On the morning of November 11, the men of the 313th found themselves on the far-right flank of the Meuse-Argonne Offensive. After experiencing nearly two months of uninterrupted combat, the regiment found no abatement in the hours following the armistice signing, seizing the town of Ville-devant-Chaumont, 10 miles north of Verdun. Enveloped by a thick fog, the Germans might have been obscured from sight but the boys from Baltimore could clearly hear the staccato of enemy machine guns and the howls of shells streaking overhead.
One soldier sought redemption in the war’s final minute.
Among those dodging the geysers of mud and iron erupting from the shells plugging in the mire outside Ville-devant-Chaumont was 23-year-old private Henry Gunther. Before war ripped him away from his new fiancée and a comfortable job at a Baltimore bank, life had been good for the handsome, mustachioed grandson of German immigrants. Drafted into service, he shipped out to France in July 1918 as his company’s supply sergeant, but when military censors read a letter Gunther had penned to a friend back home complaining about life in the trenches and urging him to avoid serving his country, the Army demoted him to private. Gunther’s grand-niece, Carol Gunther Aikman, says a further blow came when his fiancée decided to break off their engagement following his demotion.
The soldiers of “Baltimore’s Own” saw a sudden change in their comrade after he lost his stripes. No longer gregarious, Gunther became sullen and withdrawn. Perhaps to regain his reputation and prove his patriotism at a time when German-Americans were viewed with suspicion, he volunteered for dangerous assignments as a runner. “He was injured by shrapnel in his hand and could have been sent back home but he insisted on staying to help his Army brothers,” Aikman says. “I think this alone demonstrates his courage, bravery and dedication to his battalion as well as his love for his country.”
At 10:44 a.m. on November 11, a runner made it to the 313th regiment with orders to stop the fighting in 16 minutes. “Hold the lines at the spot, and neither advance nor give way to the rear,” he panted.

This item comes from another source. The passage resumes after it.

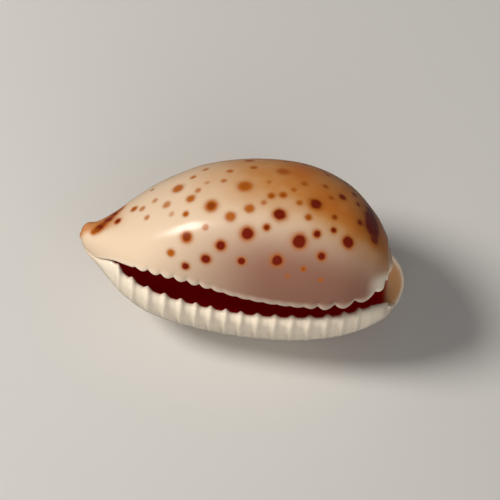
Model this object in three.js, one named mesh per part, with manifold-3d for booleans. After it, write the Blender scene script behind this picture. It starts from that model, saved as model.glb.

Sixteen minutes. That’s all Gunther might have believed he had left to regain his honor and prove his allegiance to the United States. While two German machine gun squads manning a roadblock counted down the war’s remaining minutes, they saw a shadowy figure materialize out of the fog. As shots rang out, Gunther threw himself on the ground but continued to crawl forward through the mud.
The Germans kept watch on the American soldier who suddenly rose to his feet and charged toward the machine-gun nest with his fixed bayonet. Gunther’s comrades yelled at him to stop as did the bewildered Germans in broken English. Didn’t he know the war was minutes from its end? If he heard the pleas, Gunther ignored them.
A five-round burst from a German gun struck Gunther in the left temple. He died instantly. His body collapsed in the mud. The time was 10:59 a.m.
General John Pershing, chief of the American Expeditionary Forces, officially recorded Gunther as the last American soldier to die in World War I, although the death toll would climb as it took several days for the news to reach remote battlefronts around the globe.
Armistice Day casualties surpassed the daily average on the Western Front.
According to author Joseph Persico, Gunther was one of at least 2,738 troops and 320 Americans to die on the Western Front in the war’s final day, most of them in the six hours between the armistice signing and enactment. Persico wrote in Eleventh Month, Eleventh Day, Eleventh Hour that the death toll surpassed the daily average on the Western Front. “It seems so foolish,” Corporal Harold Pierce wrote of his experience on the war’s final day, “to keep up the killing till the last minute.”
Gunther’s was one last confusing death that epitomized a confusing war. “He probably felt shamed by his demotion to private and felt this somehow dishonored his family. He was trying to redeem himself, and when shots rang out he alone raced forward,” Aikman says. “I believe his final resting place, Most Holy Redeemer Cemetery in Baltimore, Maryland, is perfectly named for what he was trying to accomplish.”
If Gunther charged the German machine-gun nest to regain his stripes, it worked. In addition to receiving the Distinguished Service Cross, he was posthumously reinstated to sergeant in 1923.